At the end I was too exhausted to take in the whole experience but I knew that the coming hours and days would be filled with real satisfaction. My legs were shot, but they’d held out. The crowd had spurred me on to push my body harder than ever before. Plus I’d met inspiring people before, along the way and also in the finishing area.

That evening, I was even lucky enough to have dinner with friends and two of the race’s greatest performers – three-time winner, Helen Lucre, and nine-time winner, Bruce Fordyce. Bruce is a living legend in South Africa and it’s impressive for a slight man to gain such prominence in a rugby-obsessed country. I’d read his book and have the utmost respect for his commitment and achievements. However, since he stills runs Comrades and had finished the day with a bronze medal, just under ten hours, there was plenty of banter about my shiny silver medal. His great quip was that silver does tend to tarnish, leaving unsaid that his 11 gold medals obviously do not.

There’s a unique feeling to Comrades which causes people to come back year after year and still be as excited as a five year old on Christmas Eve. It’s not just one thing, but the combination of everything to do with the race. And when a city truly embraces an event it creates an electrifying buzz. It also helps that Durban is a great city on the sea and that I have good friends living there.

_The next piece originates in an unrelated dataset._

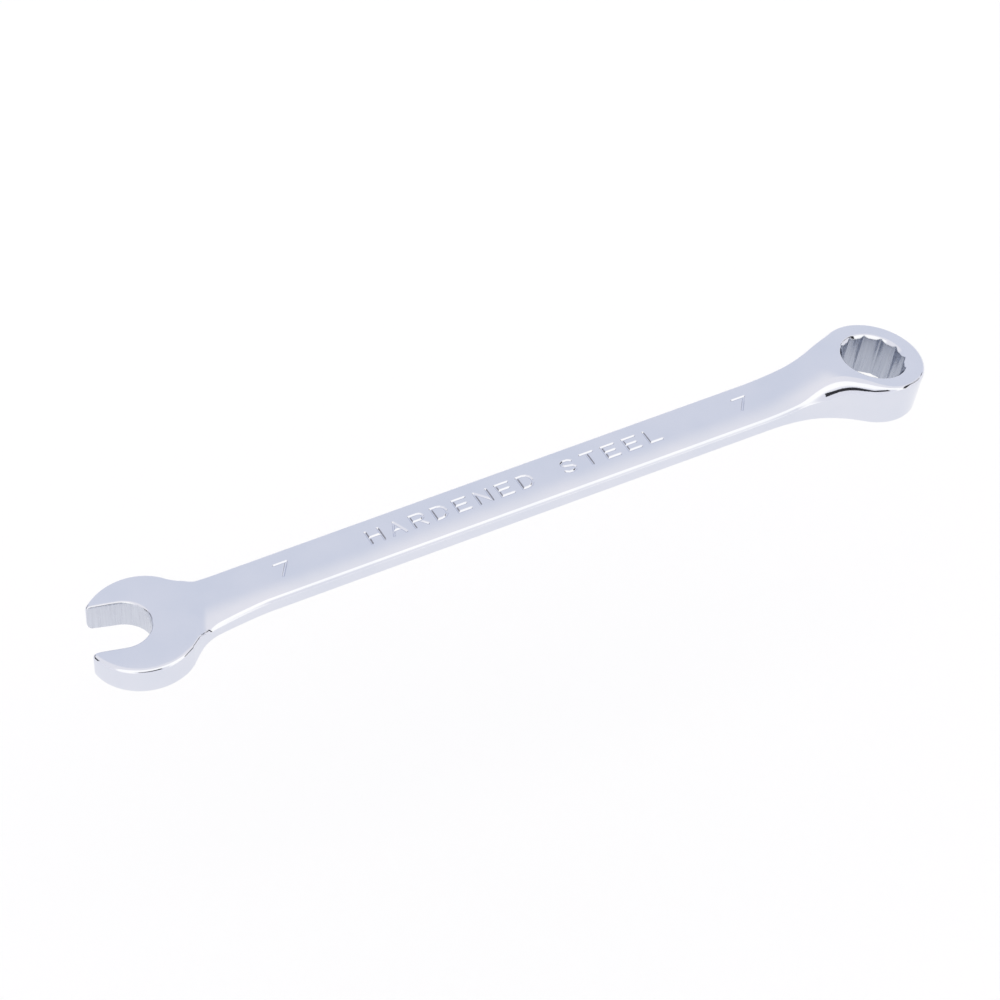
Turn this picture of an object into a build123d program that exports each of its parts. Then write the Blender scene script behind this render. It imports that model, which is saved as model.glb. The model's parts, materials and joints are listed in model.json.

Running the race makes you feel invincible and capable of anything. It inspires people to push themselves to new heights. Although there will be many credible athletes going for those top ten spots in races to come, I’m determined to give myself the best shot possible of joining them. I’ll be returning to the beautiful rolling hills near Durban every year possible because there is no alternative. This race is in my blood.